El tradicionalismo en Chile tiene bases más fuertes que en Estados Unidos o que en Europa en parte por el extraordinario poder y capacidad de influencia de la Iglesia Católica más tradicional  en materias políticas y legislativas (¡Ezzatti habemus!). Poder que líderes políticos no se atreven a contrarrestar por temor a perder votos, sostiene.

Pero también hay otro tradicionalismo, dice Larraín, que no hace distingos entre izquierda y derecha: es el que alienta a los grupos de elite que se sienten amenazados en sus privilegios por diversos temas que se han tomado la calle, como el medioambientalismo o el mayor acceso al consumo. Destaca finalmente los cambios que han venido produciéndose desde fines de 2010 con la irrupción de las movilizaciones sociales y con ello otro rasgo importante de este nuevo siglo: la depolitización de la sociedad.

Del dicho al hecho

Autoritarismo, machismo, legalismo y racismo oculto también son componentes pertinaces de nuestra identidad que subsisten desde la colonia y que se expresan, por ejemplo, en normas que se acatan formalmente pero que no se cumplen en la práctica, en la exacerbación de la blancura como rasgo deseable (“de chico era clarito“). Se suman el fatalismo pero también una solidaridad que permite la subsistencia de quienes tienen menos dinero a través de una compleja red de economías informales; la mediatización creciente de la cultura, el consumismo… Hay mucho más en el texto de Larraín y quien se interese en el tema podrá encontrar respuestas en abundancia. 

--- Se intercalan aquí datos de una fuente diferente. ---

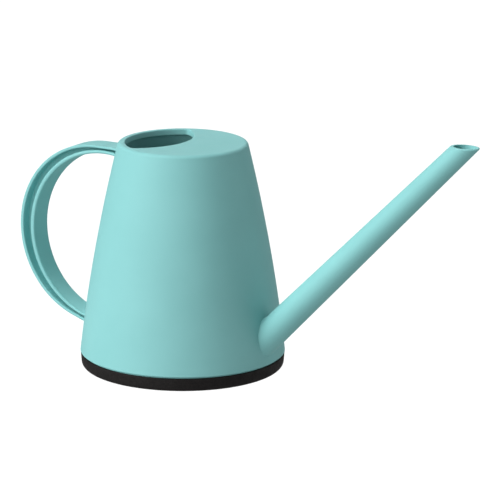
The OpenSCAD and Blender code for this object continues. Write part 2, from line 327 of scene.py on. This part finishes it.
def make_shell():
    """Body: one closed skin from the skirt up the wall, over the deck, round the lip and back inside.

    Beside an edge, a row of points 0.2 to 0.6 mm away keeps the flat surface's shading flat.
    """
    samples = opening_samples()
    angles = body_angles(samples)
    count = len(samples)
    rows, spans = [], {}

    def turned(profile):
        for r, z in profile:
            rows.append(np.column_stack([r * np.cos(angles), r * np.sin(angles),
                                         np.full(count, z)]))

    # outside, from the skirt's lower edge to the deck
    edge_z = DECK_Z - DECK_EDGE_R
    lean = wall_lean(edge_z)
    wall_end = edge_z + DECK_EDGE_R * math.sin(lean)
    edge_x = wall_r(wall_end) - DECK_EDGE_R * math.cos(lean)
    gap_r = BASE_R - GAP_DEPTH
    turned([(SKIRT_R - HIDDEN_CHAMFER, SKIRT_Z), (SKIRT_R, SKIRT_Z + HIDDEN_CHAMFER)])
    turned([(SKIRT_R, RING_TOP_Z - 0.2), (SKIRT_R, RING_TOP_Z)])
    turned([(gap_r, RING_TOP_Z), (gap_r, RING_TOP_Z + 0.2), (gap_r, RING_H - 0.2), (gap_r, RING_H)])
    turned(arc(BASE_R - SHELL_EDGE_R, RING_H + SHELL_EDGE_R, SHELL_EDGE_R, -90, 0, 8))
    wall_z = [RING_H + SHELL_EDGE_R + 0.4, *np.linspace(PORT_LOW_Z, PORT_HIGH_Z, PORT_ROWS),
              *np.linspace(WALL_LOW_Z, WALL_HIGH_Z, WALL_ROWS), wall_end - 0.6]
    spans["outer"] = len(rows)
    turned([(wall_r(z), z) for z in wall_z])
    turned(arc(edge_x, edge_z, DECK_EDGE_R, math.degrees(lean), 90, 12))

    # deck: from the round edge to the opening, whose upper edge is rounded too
    opening_start = opening_row(samples, -LIP_ROUND_R, DECK_Z)
    deck_start = rows[-1]
    for t in (0.1, 0.3, 0.5, 0.7, 0.9):
        rows.append(deck_start * (1 - t) + opening_start * t)
    for inset, z in arc(-LIP_ROUND_R, DECK_Z - LIP_ROUND_R, LIP_ROUND_R, 90, 0, 8):
        rows.append(opening_row(samples, inset, z))
    lip_low = DECK_Z - LIP_H
    half = LIP_T / 2
    rows.append(opening_row(samples, 0, DECK_Z - LIP_ROUND_R - 0.3))
    rows.append(opening_row(samples, 0, lip_low + half + 0.3))
    for inset, z in arc(-half, lip_low + half, half, 0, -180, 10):
        rows.append(opening_row(samples, inset, z))
    rows.append(opening_row(samples, -LIP_T, DECK_Z - DECK_T - 0.6))
    rows.append(opening_row(samples, -LIP_T - 0.3, DECK_Z - DECK_T))

    # inside, from under the deck down to the skirt
    under = DECK_Z - DECK_T
    inner_top = wall_r(under) - WALL_T
    turned([(inner_top - 0.5, under), (inner_top, under - 0.6)])
    inner_z = [*np.linspace(WALL_HIGH_Z, WALL_LOW_Z, WALL_ROWS),
               *np.linspace(PORT_HIGH_Z, PORT_LOW_Z + PORT_INNER_LIFT, PORT_ROWS)]
    spans["inner"] = len(rows)
    turned([(wall_r(z) - WALL_T, z) for z in inner_z])
    skirt_in = SKIRT_R - SKIRT_T
    turned([(skirt_in, RING_H - 0.2), (skirt_in, SKIRT_Z + HIDDEN_CHAMFER),
            (skirt_in + HIDDEN_CHAMFER, SKIRT_Z)])

    # the port for the spout, through both skins
    front = [j for j in range(count) if abs(angles[j]) < PORT_HALF_ANGLE]
    columns = (front[0], front[-1])
    outer_hole, inner_hole = port_outlines()
    outer_rows = (spans["outer"] + 1, spans["outer"] + PORT_ROWS)
    inner_rows = (spans["inner"] + WALL_ROWS, spans["inner"] + WALL_ROWS + PORT_ROWS - 1)
    outer_heights = {spans["outer"] + k: z for k, z in enumerate(wall_z)}
    inner_heights = {spans["inner"] + k: z for k, z in enumerate(inner_z)}

    def inside_port(i, j):
        return columns[0] <= j < columns[1] and (outer_rows[0] <= i < outer_rows[1]
                                                 or inner_rows[0] <= i < inner_rows[1])

    vertices = [tuple(p) for row in rows for p in row]
    faces = grid_faces(len(rows), count, True, True, skip=inside_port)
    outer, around = patch(angles, outer_heights, columns, outer_rows, outer_hole, wall_r)
    inner, _ = patch(angles, inner_heights, columns, inner_rows[::-1], inner_hole,
                     lambda z: wall_r(z) - WALL_T)
    first = len(vertices)
    rings = len(outer) // around
    vertices += outer
    faces += grid_faces(rings, around, False, True, first)
    second = len(vertices)
    vertices += inner
    faces += grid_faces(rings, around, False, True, second)
    outer_edge = first + (rings - 1) * around
    inner_edge = second + (rings - 1) * around
    for k in range(around):
        k2 = (k + 1) % around
        faces.append((outer_edge + k, outer_edge + k2, inner_edge + k2, inner_edge + k))
    return make_piece("shell_skin", vertices, faces)


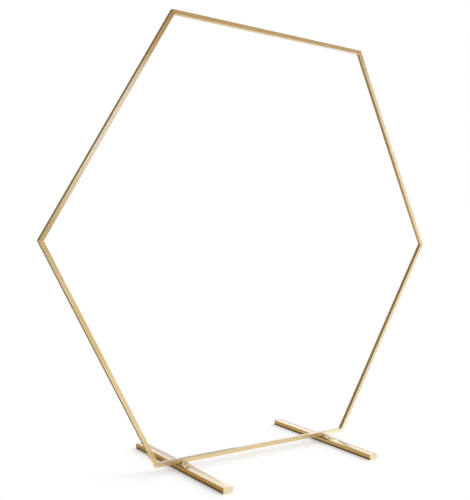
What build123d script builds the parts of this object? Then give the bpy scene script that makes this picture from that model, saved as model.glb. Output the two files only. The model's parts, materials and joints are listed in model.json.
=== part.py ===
from build123d import *

import os
from math import cos, pi, radians, sin, tan

# Hexagonal backdrop stand: a ring of square steel tube, upright on two flat cross feet.
#
# Six rails plug onto six mitred corner pieces, with holes behind for small locking screws.
# A plate is welded under the bottom rail above each foot and bolted to the foot in front.
#
# The origin is on the floor under the middle of the ring. +X runs to the right along the
# bottom rail, +Y to the back and +Z up. Millimetres.

# Hexagonal ring
ring_height = 2000.0  # across the flats, outside to outside
tube_size = 20.0
tube_wall = 1.5
tube_edge_radius = 2.0
corner_leg = 48.0  # from where the tube centrelines meet to the end of a corner piece

# Plugs on the corner pieces, inside the rails
plug_length = 40.0
plug_root = 15.0  # held inside the corner piece
plug_wall = 1.5
plug_clearance = 0.15

# Holes for locking screws, through the rear of the rails into the plugs
screw_setback = 20.0  # from the end of the rail
screw_diameter = 5.0

# Cross feet, of flat rectangular tube
foot_spacing = 880.0
foot_length = 720.0
foot_width = 50.0
foot_height = 25.0
foot_wall = 1.5
foot_edge_radius = 2.0

# Caps in the ends of the feet
cap_thickness = 2.5
cap_bevel = 0.6
cap_plug_depth = 14.0
cap_plug_wall = 2.0

# Mounting plates between the bottom rail and the feet, as wide as the feet
plate_thickness = 4.0
plate_reach = 56.0  # in front of the rail
plate_corner_radius = 1.5
weld_leg = 3.0
weld_end_distance = 3.0

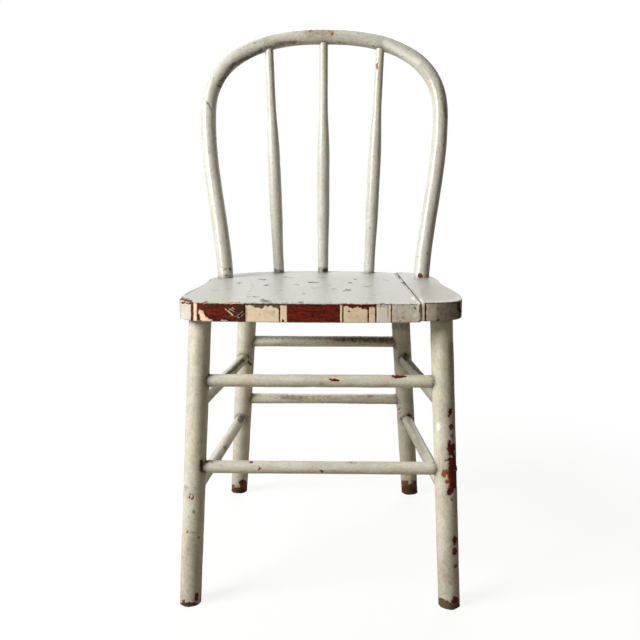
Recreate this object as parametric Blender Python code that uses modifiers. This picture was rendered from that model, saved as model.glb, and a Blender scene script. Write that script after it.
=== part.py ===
"""Old painted bow-back side chair, in metres, +Z up, front towards -Y.

The origin is on the floor, in the middle of the chair's footprint. Left and right are
as seen from the front, so left is -X. Four boards are glued edge to edge into the seat.
Four splayed legs are let into its underside, eight stretchers run between the legs, and
a bent bow with three spindles makes the back.
"""

import math

import bmesh
import bpy
from mathutils import Vector

# Clearance between pieces that touch
FIT_GAP = 0.0003

# Seat: its top above the floor, its thickness and the rounding of its edge
SEAT_TOP = 0.445
SEAT_THICKNESS = 0.0276
SEAT_EDGE_ROUND = 0.0025
SEAT_EDGE_STEPS = 2
SEAT_CURVE_STEPS = 6

# Seat outline: distances from the middle line, and from the origin to front and back
SEAT_FRONT = 0.1906
SEAT_BACK = 0.1821
FRONT_ARC_HALF = 0.1300
FRONT_ARC_SETBACK = 0.0045
FRONT_CORNER_START = 0.1790
FRONT_CORNER_START_SETBACK = 0.0095
FRONT_CORNER_HALF = 0.2015
FRONT_CORNER_SETBACK = 0.0240
SEAT_WIDEST_HALF = 0.2094
SEAT_WIDEST_SETBACK = 0.0510
SEAT_WAIST_HALF = 0.1964
SEAT_WAIST_Y = 0.0130
SEAT_REAR_HALF = 0.1915
SEAT_REAR_Y = 0.0916
REAR_CORNER_HALF = 0.1720
REAR_CORNER_SETBACK = 0.0460
REAR_ARC_HALF = 0.1250
REAR_ARC_SETBACK = 0.0190

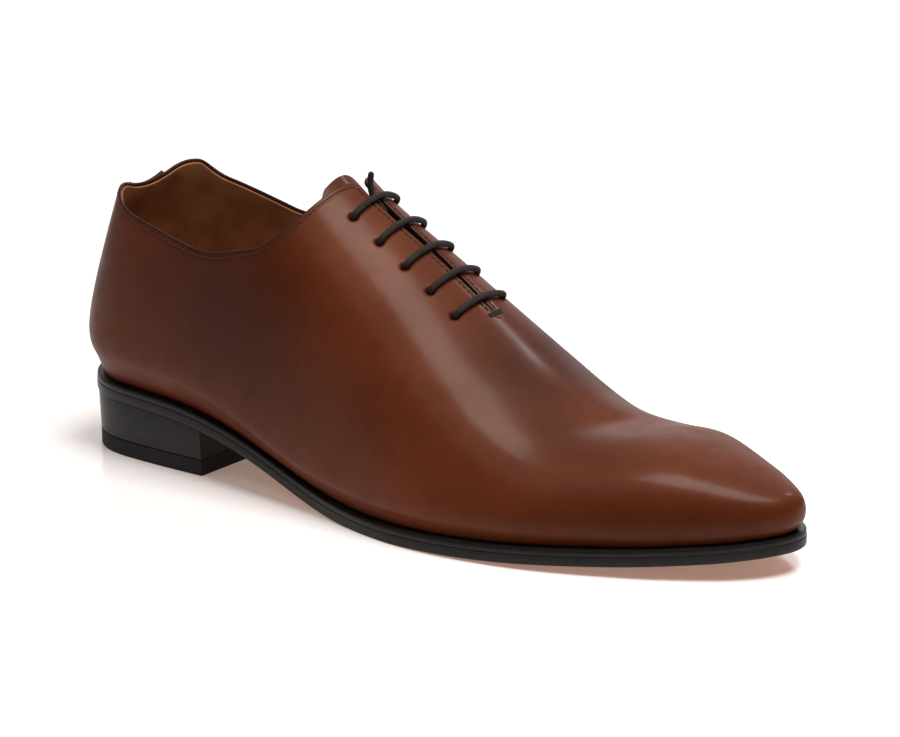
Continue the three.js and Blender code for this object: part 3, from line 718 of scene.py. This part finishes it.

Muchas veces me he preguntado en este último año cómo pasamos de ser jaguares a wiñas. Me respondo que a lo mejor siempre fuimos la combinación de ambos o quizás lo último, antecedió a lo segundo y ahora solamente ha mutado el pelaje… temporalmente. Tal vez la respuesta esté en una de las advertencias de Larraín: La identidad no es solo una especie de herencia inmutable recibida desde un pasado remoto, sino que es también un proyecto a futuro. Además, por su naturaleza misma, una identidad nacional no solo va  cambiando y construyéndose, sino que va creando versiones plurales sobre su propia realidad.